Task objective =
Return every entry exactly.

Data listing =
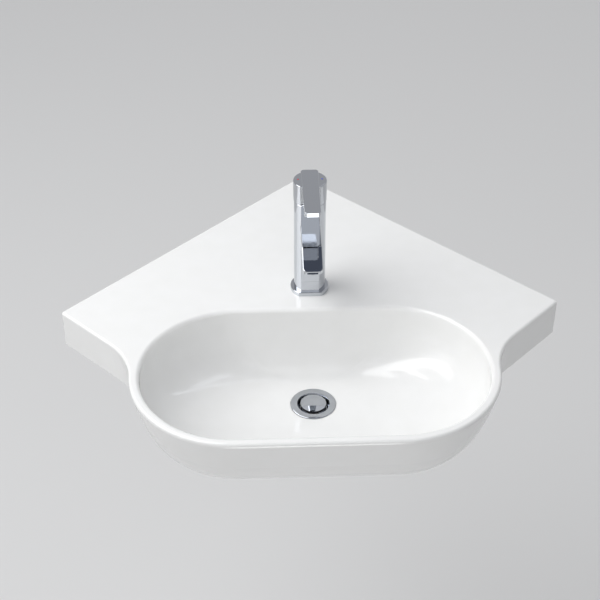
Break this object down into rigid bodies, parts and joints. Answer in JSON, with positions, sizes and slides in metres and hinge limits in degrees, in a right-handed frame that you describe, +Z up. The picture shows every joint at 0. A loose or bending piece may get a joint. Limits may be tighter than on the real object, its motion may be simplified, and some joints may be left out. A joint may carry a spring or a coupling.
{
  "type": "corner basin with mixer tap",
  "caption": "Glazed corner basin with a wide rounded bowl, a lever mixer tap that lifts and swivels, a spring-up push waste and hidden wall fixings.",
  "frame": {"origin": "the deck-top corner where the two walls meet", "axes": "+X to the right seen from the front, +Y into the corner of the room, +Z up; alike on both sides of X = 0"},
  "size_m": [0.7158, 0.6464, 0.381],
  "materials": {
    "glaze": "white gloss glaze",
    "chrome": "polished",
    "zinc_steel": "zinc plated",
    "stainless": "drawn",
    "brass": "turned",
    "nylon": "moulded",
    "cartridge_plastic": "moulded",
    "core_plastic": "moulded",
    "disc_ceramic": "lapped",
    "black_rubber": "moulded",
    "white_rubber": "moulded",
    "hot_enamel": "gloss",
    "cold_enamel": "gloss"
  },
  "bodies": {
    "fixed_set": {"basin": "glaze", "hanger_bolts": "zinc_steel", "fixing_sleeves": "nylon", "fixing_washers": "zinc_steel", "fixing_nuts": "zinc_steel", "mixer_foot": "chrome", "foot_seal": "black_rubber", "mixer_body": "chrome", "clamp_seal": "black_rubber", "clamp_plate": "zinc_steel", "clamp_stud": "brass", "clamp_nut": "brass", "cartridge_housing": "cartridge_plastic", "port_seals": "black_rubber", "fixed_disc": "disc_ceramic", "retaining_nut": "brass", "dome_cover": "chrome", "aerator_housing": "chrome", "aerator_core": "core_plastic", "aerator_washer": "black_rubber", "waste_body": "chrome", "waste_gasket": "white_rubber", "spring_cage": "nylon", "cage_cap": "nylon", "plug_spring": "stainless", "back_seal": "black_rubber", "back_washer": "nylon", "back_nut": "brass"},
    "swivel": {"rotor": "cartridge_plastic", "pivot_pin": "stainless"},
    "lever": {"spindle": "brass", "handle": "chrome", "hot_dot": "hot_enamel", "cold_dot": "cold_enamel", "grub_screw": "stainless", "screw_plug": "core_plastic"},
    "disc": {"moving_disc": "disc_ceramic", "disc_carrier": "cartridge_plastic"},
    "plug": {"plug_cap": "chrome", "plug_seal": "black_rubber", "plunger": "brass"}
  },
  "joints": [
    {"name": "swivel", "type": "hinge", "parent": "fixed_set", "child": "swivel", "pos_m": [0, -0.313, 0.135], "axis": [0, 0, 1], "range_deg": [-45, 45]},
    {"name": "lift", "type": "hinge", "parent": "swivel", "child": "lever", "pos_m": [0, -0.313, 0.135], "axis": [-1, 0, 0], "range_deg": [0, 25]},
    {"name": "disc_slide", "type": "slide", "parent": "swivel", "child": "disc", "axis": [0, -1, 0], "range_m": [0, 0.0079]},
    {"name": "plug_press", "type": "slide", "parent": "fixed_set", "child": "plug", "axis": [0, 0, -1], "range_m": [0, 0.006], "stiffness_N_per_m": 150, "springref_m": -0.02, "deforming": ["plug_spring"]}
  ],
  "couplings": [
    {"joint": "disc_slide", "follows": "lift", "m_per_rad": 0.017858}
  ]
}
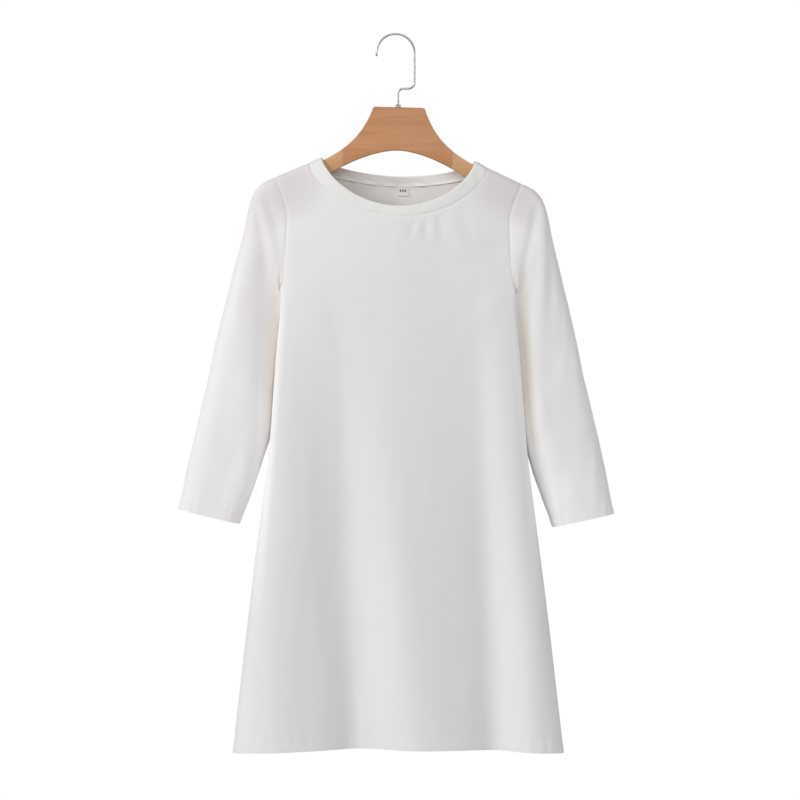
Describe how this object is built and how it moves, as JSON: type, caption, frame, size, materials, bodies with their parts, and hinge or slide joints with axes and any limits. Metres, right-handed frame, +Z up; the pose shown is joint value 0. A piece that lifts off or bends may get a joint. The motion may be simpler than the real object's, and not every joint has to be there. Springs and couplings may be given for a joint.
{
  "type": "sweatshirt dress on a wooden hanger",
  "caption": "Plain A-line sweatshirt dress with a banded round neck and three-quarter sleeves, hung on a wooden hanger with a wire hook.",
  "frame": {"origin": "the inside top of the hanger's hook, where it rests on a rail", "axes": "+Z up, -Y the dress's front, +X the wearer's left"},
  "size_m": [0.6102, 0.1212, 1.006],
  "materials": {
    "knit": "smooth matte white knit",
    "band_knit": "smooth matte white knit, folded double",
    "tape": "smooth white satin tape",
    "beech": "satin lacquer",
    "pale_beech": "satin lacquer",
    "steel": "plain grey wire"
  },
  "bodies": {
    "root": {"dress_front": "knit", "dress_back": "knit", "sleeve_left": "knit", "sleeve_right": "knit", "neckband": "band_knit", "neck_label": "tape", "hanger_centre": "beech", "hanger_arm_left": "pale_beech", "hanger_arm_right": "pale_beech", "hanger_hook": "steel", "hook_nut": "steel"}
  },
  "joints": []
}
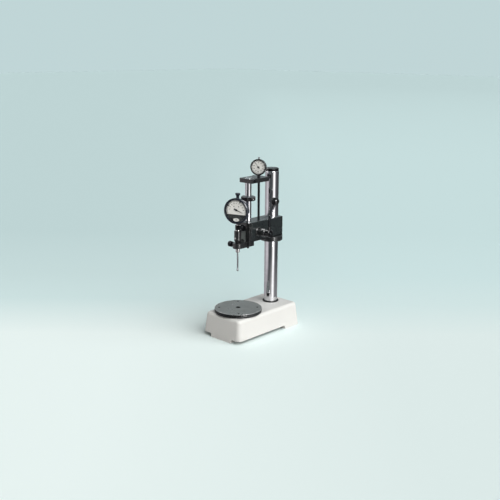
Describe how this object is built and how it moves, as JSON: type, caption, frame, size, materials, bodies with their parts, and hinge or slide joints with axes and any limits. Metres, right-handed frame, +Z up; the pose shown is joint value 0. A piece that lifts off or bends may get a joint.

The answer =
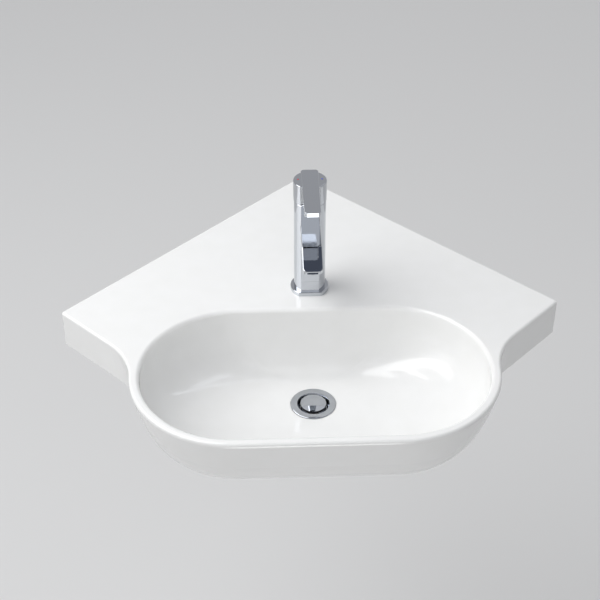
Break this object down into rigid bodies, parts and joints. Answer in JSON, with positions, sizes and slides in metres and hinge limits in degrees, in a right-handed frame that you describe, +Z up. The picture shows every joint at 0. A loose or bending piece may get a joint. Limits may be tighter than on the real object, its motion may be simplified, and some joints may be left out. A joint may carry a spring or a coupling.
{
  "type": "corner basin with mixer tap",
  "caption": "Glazed corner basin with a wide rounded bowl, a lever mixer tap that lifts and swivels, a spring-up push waste and hidden wall fixings.",
  "frame": {"origin": "the deck-top corner where the two walls meet", "axes": "+X to the right seen from the front, +Y into the corner of the room, +Z up; alike on both sides of X = 0"},
  "size_m": [0.7158, 0.6464, 0.381],
  "materials": {
    "glaze": "white gloss glaze",
    "chrome": "polished",
    "zinc_steel": "zinc plated",
    "stainless": "drawn",
    "brass": "turned",
    "nylon": "moulded",
    "cartridge_plastic": "moulded",
    "core_plastic": "moulded",
    "disc_ceramic": "lapped",
    "black_rubber": "moulded",
    "white_rubber": "moulded",
    "hot_enamel": "gloss",
    "cold_enamel": "gloss"
  },
  "bodies": {
    "fixed_set": {"basin": "glaze", "hanger_bolts": "zinc_steel", "fixing_sleeves": "nylon", "fixing_washers": "zinc_steel", "fixing_nuts": "zinc_steel", "mixer_foot": "chrome", "foot_seal": "black_rubber", "mixer_body": "chrome", "clamp_seal": "black_rubber", "clamp_plate": "zinc_steel", "clamp_stud": "brass", "clamp_nut": "brass", "cartridge_housing": "cartridge_plastic", "port_seals": "black_rubber", "fixed_disc": "disc_ceramic", "retaining_nut": "brass", "dome_cover": "chrome", "aerator_housing": "chrome", "aerator_core": "core_plastic", "aerator_washer": "black_rubber", "waste_body": "chrome", "waste_gasket": "white_rubber", "spring_cage": "nylon", "cage_cap": "nylon", "plug_spring": "stainless", "back_seal": "black_rubber", "back_washer": "nylon", "back_nut": "brass"},
    "swivel": {"rotor": "cartridge_plastic", "pivot_pin": "stainless"},
    "lever": {"spindle": "brass", "handle": "chrome", "hot_dot": "hot_enamel", "cold_dot": "cold_enamel", "grub_screw": "stainless", "screw_plug": "core_plastic"},
    "disc": {"moving_disc": "disc_ceramic", "disc_carrier": "cartridge_plastic"},
    "plug": {"plug_cap": "chrome", "plug_seal": "black_rubber", "plunger": "brass"}
  },
  "joints": [
    {"name": "swivel", "type": "hinge", "parent": "fixed_set", "child": "swivel", "pos_m": [0, -0.313, 0.135], "axis": [0, 0, 1], "range_deg": [-45, 45]},
    {"name": "lift", "type": "hinge", "parent": "swivel", "child": "lever", "pos_m": [0, -0.313, 0.135], "axis": [-1, 0, 0], "range_deg": [0, 25]},
    {"name": "disc_slide", "type": "slide", "parent": "swivel", "child": "disc", "axis": [0, -1, 0], "range_m": [0, 0.0079]},
    {"name": "plug_press", "type": "slide", "parent": "fixed_set", "child": "plug", "axis": [0, 0, -1], "range_m": [0, 0.006], "stiffness_N_per_m": 150, "springref_m": -0.02, "deforming": ["plug_spring"]}
  ],
  "couplings": [
    {"joint": "disc_slide", "follows": "lift", "m_per_rad": 0.017858}
  ]
}
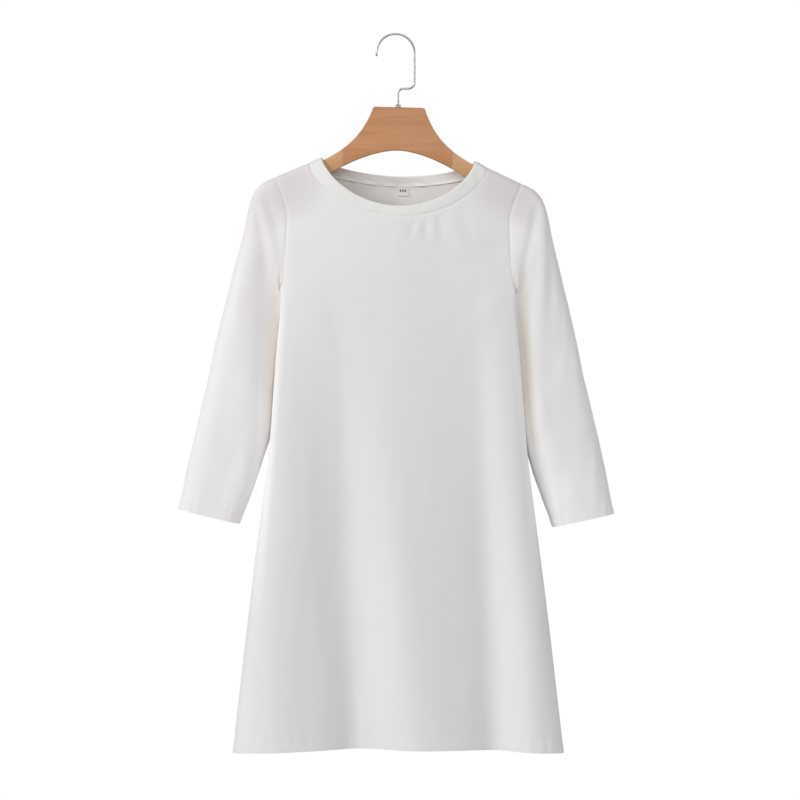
Describe how this object is built and how it moves, as JSON: type, caption, frame, size, materials, bodies with their parts, and hinge or slide joints with axes and any limits. Metres, right-handed frame, +Z up; the pose shown is joint value 0. A piece that lifts off or bends may get a joint. The motion may be simpler than the real object's, and not every joint has to be there. Springs and couplings may be given for a joint.
{
  "type": "sweatshirt dress on a wooden hanger",
  "caption": "Plain A-line sweatshirt dress with a banded round neck and three-quarter sleeves, hung on a wooden hanger with a wire hook.",
  "frame": {"origin": "the inside top of the hanger's hook, where it rests on a rail", "axes": "+Z up, -Y the dress's front, +X the wearer's left"},
  "size_m": [0.6102, 0.1212, 1.006],
  "materials": {
    "knit": "smooth matte white knit",
    "band_knit": "smooth matte white knit, folded double",
    "tape": "smooth white satin tape",
    "beech": "satin lacquer",
    "pale_beech": "satin lacquer",
    "steel": "plain grey wire"
  },
  "bodies": {
    "root": {"dress_front": "knit", "dress_back": "knit", "sleeve_left": "knit", "sleeve_right": "knit", "neckband": "band_knit", "neck_label": "tape", "hanger_centre": "beech", "hanger_arm_left": "pale_beech", "hanger_arm_right": "pale_beech", "hanger_hook": "steel", "hook_nut": "steel"}
  },
  "joints": []
}
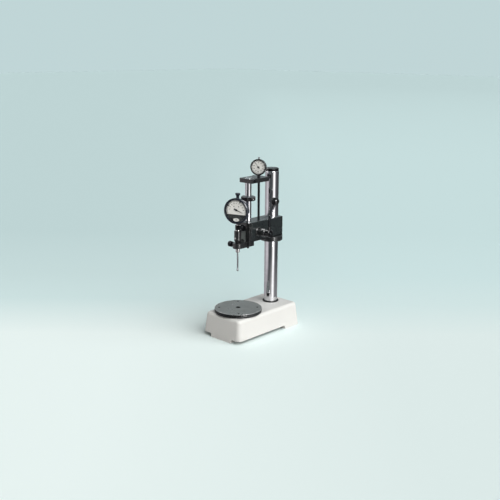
Describe how this object is built and how it moves, as JSON: type, caption, frame, size, materials, bodies with their parts, and hinge or slide joints with axes and any limits. Metres, right-handed frame, +Z up; the pose shown is joint value 0. A piece that lifts off or bends may get a joint.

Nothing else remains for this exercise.